Aaron Lee Tasjan performs during the You Got Gold event to honor the legacy of singer/songwriter John Prine at Ryman Auditorium in Nashville, Tenn., Tuesday, Oct. 10, 2023.

Similarly, Tedeschi's a Grammy Award-winning blues talent herself, who, via her husband, Derek Trucks, has connections that dive into the Allman Brothers Band. Her performance of "Angel of Montgomery" wrenched beneath the palpable pieces of Prine's songwriting and somehow allowed their gravitas to impact the song's composition. It somehow felt astonishing and commonplace — kind of like Prine himself.

John Prine's jukebox has a new home

Prine died before he could serve as the Country Music Hall of Fame and Museum's artist-in-residence in 2020.

Now, via his 1942 Wurlitzer jukebox being donated to the Country Music Hall of Fame and Museum's collection by his family, Prine's legacy will be enshrined there forever.

The jukebox, now on display in the museum, was gifted to Prine by singer-songwriter Steve Goodman for co-writing "You Never Even Called Me by My Name," which became a hit for David Allen Coe in 1975.

About the hit, Coe once said the following in a live performance of the song:

"A friend of mine named Steve Goodman wrote that song and told me it was the perfect country and western song. I wrote him back a letter and told him it was not the perfect country and western song because he hadn't said anything about mama or trains, trucks, prison or getting drunk."

John Prine's 1942 Wurlizer jukebox
John Prine's 1942 Wurlizer jukebox

Prine noted in a 1987 interview that he and Goodman wrote the song in 1971 after their manager at the time, singing star Paul Anka, allowed the tandem to stay in a grand luxury suite at the Waldorf-Astoria Hotel.

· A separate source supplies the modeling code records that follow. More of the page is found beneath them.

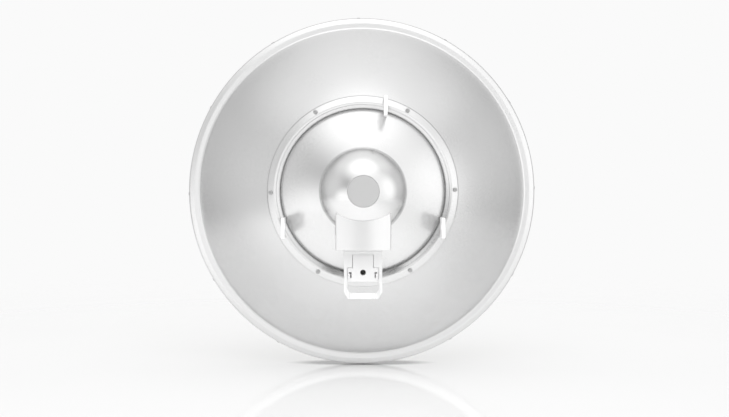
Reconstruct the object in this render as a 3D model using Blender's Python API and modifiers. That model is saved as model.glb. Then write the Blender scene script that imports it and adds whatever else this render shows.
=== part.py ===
"""Point-to-point dish antenna with its pole bracket, as separate solids, in metres.

+Z is up and the dish looks along +Y. The world's origin is on the flat land of the pole bracket,
where a pole bears against it. Most sizes are measured from the rim centre: the point on the
dish's axis in the plane of the rim band's front edge. Behind that plane Y is negative.
"""

import math

import bmesh
import bpy
from mathutils import Matrix, Vector

# Places of the two reference points
LAND_Y = -0.208
LAND_Z = -0.1782
RIM_CENTRE = Vector((0.0, -LAND_Y, -LAND_Z))
PIVOT_Y = -0.2115
PIVOT_Z = -0.0667

GAP = 0.0003
AROUND = 72
CUT_HALF = 0.0600

# Reflector: one paraboloid, in an outer and an inner panel that the back ring joins
DISH_VERTEX_Y = -0.2065
DISH_FOUR_FOCAL = 0.4966
SHEET = 0.002
OUTER_PANEL_FRONT_R = 0.3180
OUTER_PANEL_BACK_R = 0.1588
INNER_PANEL_R = 0.1419
INNER_PANEL_HOLE_R = 0.0200
INNER_LIP_Y = -0.1590
INNER_LIP_R = 0.1484
INNER_STEP_RUN = 0.0015

# Rim band with its visor; the band's outer side as (inset from its radius, Y)
BAND_R = 0.3250
BAND_LIP = 0.0214
BAND_SIDE = (
    (0.0, 0.0),
    (0.0004, -0.0080),
    (0.0016, -0.0150),
    (0.0045, -0.0190),
    (0.0100, -0.0212),
    (BAND_LIP, -0.0245),
)
BAND_SHEET = 0.0020
VISOR_REACH = 0.0207
VISOR_START = math.radians(15.0)
VISOR_FULL = math.radians(20.0)
VISOR_CORNER = 0.0060

# Radome
RADOME_R = 0.3216
RADOME_EDGE_Y = 0.0034
RADOME_CROWN = 0.0446
RADOME_SHEET = 0.0028
RADOME_SKIRT_Y = -0.0045

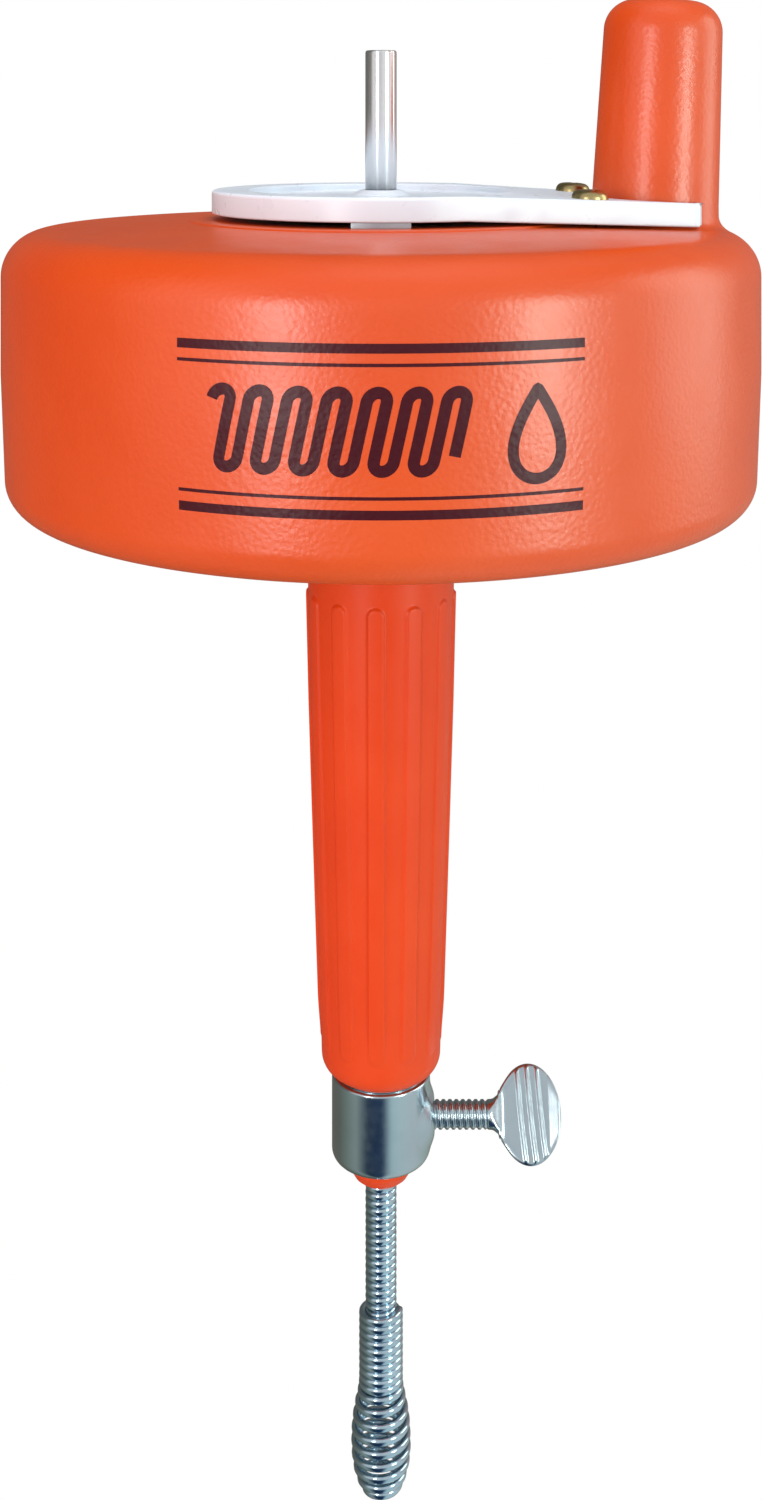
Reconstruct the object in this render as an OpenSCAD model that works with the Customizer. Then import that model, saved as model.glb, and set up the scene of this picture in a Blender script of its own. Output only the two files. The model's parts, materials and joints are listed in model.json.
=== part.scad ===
// Drain auger: a drum that stores a steel spiral cable, cranked by hand or
// turned by a drill, on a neck that runs inside a free-turning grip.
// +Z is up along the main axis; the origin is where the drive pin leaves the
// top of the white plate; the crank knob is toward +X; the front faces -Y.

/* [Drum] */
// Outside radius of the drum
drum_r = 95; // [70:0.5:120]
// Outside radius where the wall meets the bottom curve
drum_foot_r = 94; // [70:0.5:120]
// Height of the top beside the raised seat
drum_top_z = -7.8; // [-20:0.1:-7]
// Slope of the top towards the shoulder
crown = 3; // [0:0.1:6]
// Height of the bottom
drum_bottom_z = -78; // [-100:0.5:-60]
// Radius of the shoulder curve
shoulder_r = 11; // [4:0.5:20]
// Radius of the bottom curve
foot_r = 8; // [4:0.5:20]
// Wall of the moulding
drum_wall = 2.6; // [1.5:0.1:4]
// Radius of the raised seat on the top
seat_r = 49; // [45:0.5:60]
// Height of the raised seat
seat_h = 0.5; // [0.2:0.1:2]
// Radius of the opening under the plate
opening_r = 30; // [20:0.5:36]

/* [Knob] */
// Distance of the knob from the main axis
knob_x = 69.6; // [55:0.1:80]
// Radius at the foot
knob_foot_r = 16.15; // [10:0.1:20]
// Radius near the top
knob_top_r = 15; // [8:0.1:20]
// Height above the drum top
knob_h = 57.1; // [30:0.1:80]
// Radius of the rounded top edge
knob_edge_r = 8; // [2:0.5:12]
// Outward lean
knob_lean = 2.7; // [0:0.1:4]

/* [Drive plate] */
// Radius of the round part
plate_r = 43; // [36:0.5:48]
// Thickness
plate_t = 5.9; // [3:0.1:8]
// Radius of the recess in the top
recess_r = 33.7; // [20:0.1:40]
// Depth of the recess
recess_d = 1.8; // [0.5:0.1:4]
// Where the arm starts to slope down
arm_x = 20; // [15:0.5:40]
// Slope of the arm
arm_tilt = 2.7; // [0:0.1:5]
// How far the arm reaches
arm_end_x = 78.6; // [70:0.1:90]
// Gap round the knob
fork_gap = 0.8; // [0.3:0.1:3]
// Plate screw position along the arm
screw_x = 51; // [40:0.5:60]
// Plate screw position across the arm
screw_y = 20; // [15:0.5:28]

/* [Drive pin] */
// Radius of the pin
pin_r = 4; // [3:0.05:6.5]
// Height of its top above the plate
pin_h = 35.4; // [20:0.1:60]
// Width of the strap under the plate
strap_w = 14; // [8:0.5:24]
// Thickness of the strap
strap_t = 1.3; // [0.8:0.1:3]

/* [Neck and grip] */
// Outside radius of the neck
neck_r = 8.4; // [7:0.05:10]
// Bore radius of the neck
neck_bore_r = 4.6; // [4.2:0.05:6]
// Height of the end of the nose
nose_z = -251.8; // [-280:0.1:-240]
// Height of the top of the grip
grip_top_z = -79; // [-82:0.1:-78.5]
// Height of the bottom of the grip
grip_bottom_z = -224.2; // [-250:0.1:-180]
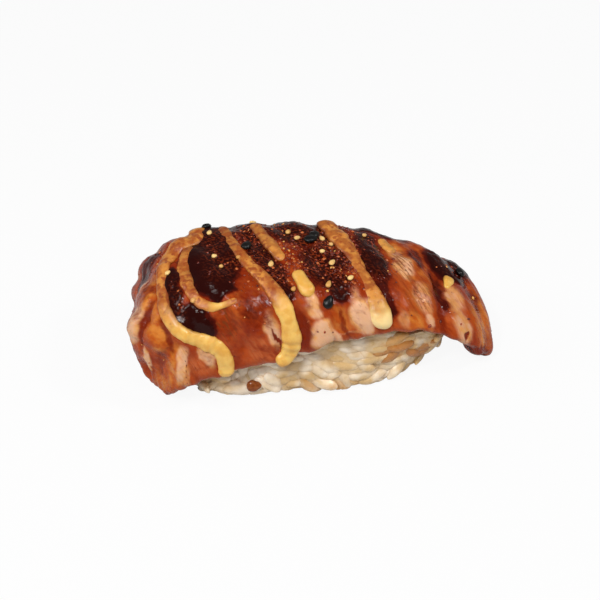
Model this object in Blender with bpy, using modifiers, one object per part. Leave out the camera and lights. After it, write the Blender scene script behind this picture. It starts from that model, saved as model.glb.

While there, after raiding the suite's minibar of Dom Perignon, brandy, Jack Daniels, Wild Turkey, vodka, gin, punch and 7up," they wrote a parody of "every country song" they had ever heard.

In an appropriate to Prine mix of gravitas buoyed by light-hearted entertainment, he refused to take credit or accept any royalties for the song, regarding the top-10 country chart hit as a "goofy, novelty song" he felt was "[offensive to] the country music community."